Tom, I have one small difference with your views above. You state that "securing the population must come before economic development, and indeed even before political progress" after the line from the report: "Security and governance have priority over development."

Note the report says BOTH security and governance are priority in the authors view. Security without a viable government won't work. We'll be stuck their for ages without a semi-functional government (providing effective Afghan police services).

I disagree when you say security comes before governance, with reference to the Iraq surge success.Here is a great article by the CSIS, authored by an Army War college professor, amongst others. As you recall, the Iraq surge was targeted at getting violence between sectarian groups under control, to prevent an outright civil war. Iraq is an urban country (most of the population lives in cities), Afghanistan is mostly rural.
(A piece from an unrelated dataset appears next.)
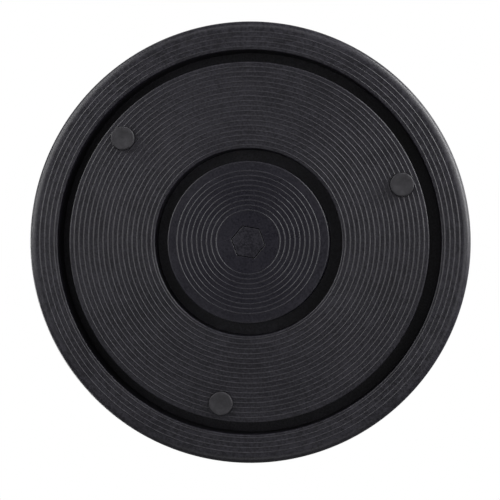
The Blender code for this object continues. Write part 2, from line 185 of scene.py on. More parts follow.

Another good CSIS article on the overall debate really looks at the regional strategy, beyond just the increase and amount of troops.


Posted by: jason at October 25, 2009 12:09 AM

Priority one: Get the American People behind a nation building program in Afghanistan.


Priority two: Decide how to pay for nation building in Afghanistan.

Priority three: Should the American People get behind nation building and paying for nation building, don't rush to hold elections in countries that never had them. Secure country. Administrate country. Educate people of country. Establish security forces with special emphasis on the officer corps. The rank and file need leadership it can trust and obey.

These things will take years. if not decades. In the meantime there are dozens of other third world countries with leaders a rich Wahhabist Saudi can bribe for safe haven.

Nobody has more respect for your blog and the work you put into than I do Tom. And I read all your posts.

I'm sory but I just don't see any way to achieve victory defined as a stable, pro western Afghanistan that respects human rights. Please pardon my cynicism.